Various scales have been developed to measure scientific thinking / reasoning / cognition.  Kahan developed a scale called the Ordinary Science Intelligence Scale (OSI_2.0, Kahan, 2014).  Drummond and Fischhoff (2015) developed the Scientific Reasoning Scale.  Drummond and Fischhoff found that measures of scientific reasoning were distinct from measures of scientific literacy.  Kevin Dunbar (2000) and Zimmerman (2005) have also conducted research on scientific thinking.  Dunbar's research mostly involves examining cognitive processes underpinning thinking during the research process, while Zimmerman's research is broader, examining various scales, and development patterns of scientific thought.  Fugelsang et al. (2004) have examined strategies that scientists and non-scientists use to evaluate data that is consistent or non-consistent with expectations. 

Stage 1: Current research

Sam Sloss and I are working on a paper that involves a large number of outcomes, including measures of general scientific knowledge, attitudes towards science and confidence in science.  The paper also involves an array of stats; univariate and multi-variate statistical procedures are used.

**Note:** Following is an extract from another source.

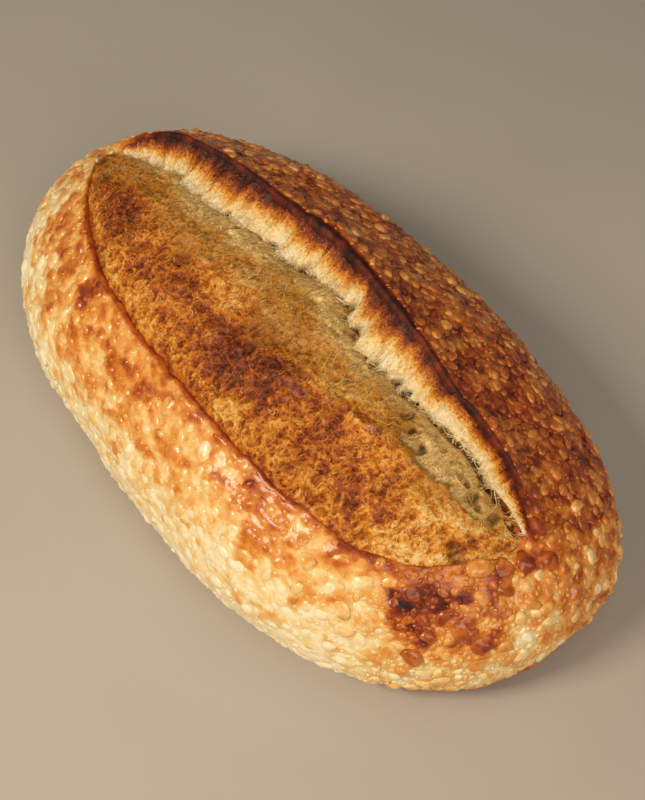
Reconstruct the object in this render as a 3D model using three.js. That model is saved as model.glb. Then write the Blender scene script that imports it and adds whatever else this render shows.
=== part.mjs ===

The development of a new scientific literacy scale and scientific cognition scale are also in the process.  Soon, the scales will be administered, in a pilot study, to University students.  Cronbach's alpha will be utilized once data is collected.  The scale might need to be modified  before using in studies. 
We are in the early stages of the project and hope to advance at moderate pace.  I plan on making progress reports consistently.  In the end my hope is that a large amount of data will be collected and can be utilized to further advance science and provide everyone interested in science useful information.